Coverage hole detection in WSN with force-directed algorithm and transfer learning

TL;DR

This paper introduces FD-TL, a novel topology-based method combining force-directed layout generation and transfer learning CNNs to detect coverage holes in wireless sensor networks efficiently without relying on physical node locations.

Contribution

The paper presents a new pure topology-based coverage hole detection approach using force-directed algorithms and transfer learning CNNs, reducing reliance on physical node data.

Findings

Achieves 90% sensitivity in coverage hole detection

Achieves 96% specificity in coverage hole detection

Detects both triangular and non-triangular coverage holes

Abstract

Coverage hole detection is an important research problem in wireless sensor network research community.

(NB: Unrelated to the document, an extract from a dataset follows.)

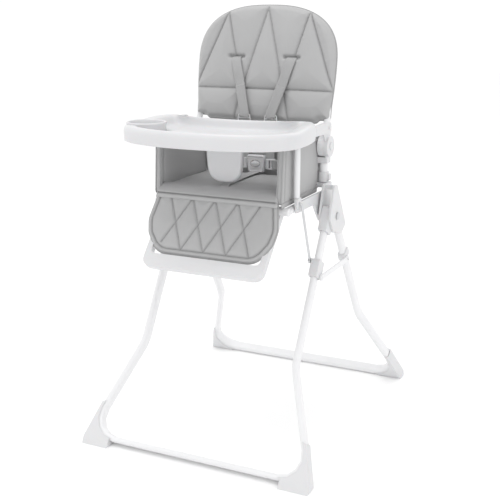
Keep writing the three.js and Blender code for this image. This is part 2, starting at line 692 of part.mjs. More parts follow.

However, distributed approaches proposed in recent years for coverage hole detection problem have high computational complexity. In this paper, we propose a novel approach for coverage hole detection in wireless sensor networks called FD-TL (Force-directed and Transfer-learning) which is based on layout generation capability of Force-directed Algorithms and image recognition power of Convolutional Neural Network with transfer learning. In contrast to existing approaches, the proposed approach is a pure topology-based approach since FD-TL can detect both triangular and non-triangular coverage holes from a wireless sensor network based on the input network topology without relying on the physical locations of the anchor nodes. In FD-TL, a Force-directed Algorithm is used to generate a series of possible layouts from a given input topology. Next, a Convolutional Neural Network is used to recognize potential coverage holes from the generated layouts. During the training phase, a transfer learning method is used to aid the recognition process. Experimental results show that FD-TL method can achieve 90% sensitivity and 96% specificity for coverage hole detection in wireless sensor networks.